### What you have to do
Write out all of the data without omission, exactly as shown.

### Data section
***

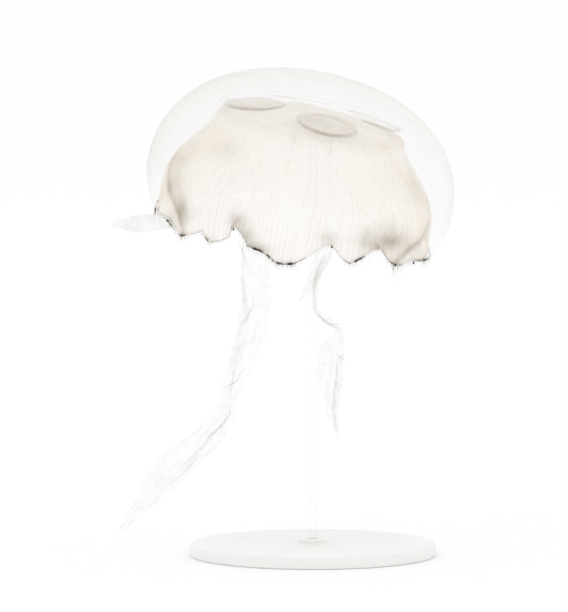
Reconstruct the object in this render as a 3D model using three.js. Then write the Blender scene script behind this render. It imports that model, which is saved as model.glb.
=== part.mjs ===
// Moon jellyfish (Aurelia aurita), life size, at the end of a swimming stroke, on a plain stand.
// Millimetres, +Z up. The origin is the centre of the underside of the stand's base, and -Y is the
// animal's front. The bell is modelled round its own axis, with height 0 at the margin, and is
// then leaned over and set on the rod. Azimuths are degrees from the front (-Y) towards +X.
import * as THREE from 'three';

// ---- Driving dimensions of the bell, in its own frame ----
const BELL_RADIUS = 100.8; // widest part
const WAIST_HEIGHT = 31.2; // height of the widest part above the margin
const MARGIN_RADIUS = 91;
const APEX_HEIGHT = 106.6;
const CROWN_POWER = 2.2; // roundness of the crown, as a superellipse
const FLARE_POWER = 1.8; // how the side draws in from the waist to the margin
const RIM_HEIGHT = 18; // the lappets take over from the bell below this height
const SHEET = 1.5; // thickness of the stomach's floor and of the muscle sheet that lines the bell
const GAP = 0.3; // clearance between neighbouring pieces
const SECTORS = 40; // flat sides round the bell
const CROWN_STEPS = 8;

// Underside of the jelly, from the axis down to the rim: radius, height.
const ROOF_LINE = [
  [0, 87.5], [29, 87], [49, 84], [59.8, 80.3], [63.2, 75.2], [65.4, 65.5],
  [75, 52.4], [82.5, 42.4], [87.4, 31.8], [89.7, 22], [90, RIM_HEIGHT],
];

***

### Written answer
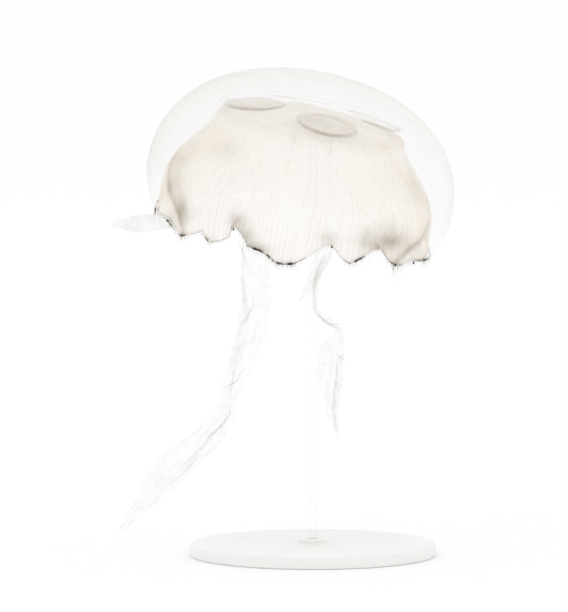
Reconstruct the object in this render as a 3D model using three.js. Then write the Blender scene script behind this render. It imports that model, which is saved as model.glb.
=== part.mjs ===
// Moon jellyfish (Aurelia aurita), life size, at the end of a swimming stroke, on a plain stand.
// Millimetres, +Z up. The origin is the centre of the underside of the stand's base, and -Y is the
// animal's front. The bell is modelled round its own axis, with height 0 at the margin, and is
// then leaned over and set on the rod. Azimuths are degrees from the front (-Y) towards +X.
import * as THREE from 'three';

// ---- Driving dimensions of the bell, in its own frame ----
const BELL_RADIUS = 100.8; // widest part
const WAIST_HEIGHT = 31.2; // height of the widest part above the margin
const MARGIN_RADIUS = 91;
const APEX_HEIGHT = 106.6;
const CROWN_POWER = 2.2; // roundness of the crown, as a superellipse
const FLARE_POWER = 1.8; // how the side draws in from the waist to the margin
const RIM_HEIGHT = 18; // the lappets take over from the bell below this height
const SHEET = 1.5; // thickness of the stomach's floor and of the muscle sheet that lines the bell
const GAP = 0.3; // clearance between neighbouring pieces
const SECTORS = 40; // flat sides round the bell
const CROWN_STEPS = 8;

// Underside of the jelly, from the axis down to the rim: radius, height.
const ROOF_LINE = [
  [0, 87.5], [29, 87], [49, 84], [59.8, 80.3], [63.2, 75.2], [65.4, 65.5],
  [75, 52.4], [82.5, 42.4], [87.4, 31.8], [89.7, 22], [90, RIM_HEIGHT],
];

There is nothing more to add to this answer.